One of many areas of improvement, often mentioned in the local media is low efficiency of our private sector. Interesting to note as OECD states, that governments can leverage the power of AI to innovate and transform the public sector in order to redefine the ways in which it designs and implements policies and services. As AI technology evolves, administrative and process-driven tasks will be able to be automated, boosting public sector efficiency and freeing up public servants to focus on work that is more meaningful.
Around the world, at least 50 countries (including the European Union) have developed, or are in the process of developing, a national AI strategy.

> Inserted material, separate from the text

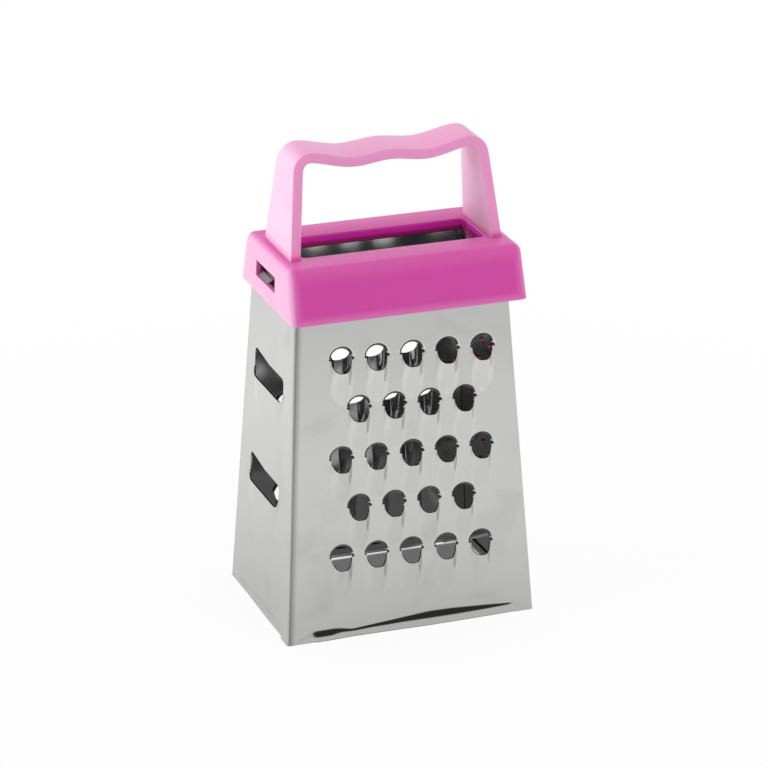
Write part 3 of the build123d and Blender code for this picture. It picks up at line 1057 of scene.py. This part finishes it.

Of these, 37 have (or plan to have) either separate strategies in place for public sector AI, or a dedicated focus embedded within a broader strategy. (you can check latest updates per country here: https://oecd-opsi.org/projects/ai/strategies/)
Some authors are making comparisons with the times when governments funded research and public declarations such as President Kennedy’s bold promise that the US would land on the moon within a decade, propelled scientific achievement forward leading to important milestones in human history. While perhaps less controversial, today’s race to lead the world in artificial intelligence is again prompting national governments to play a major role in science. Government efforts influence the level of support for research and development, and more importantly shape the new AI rules and regulations. Let us all hope that Croatian Government will have enough sensibility and wisdom to take this topic very seriously. Because one thing is sure, Croatian citizens will feel the impact of those decisions very soon.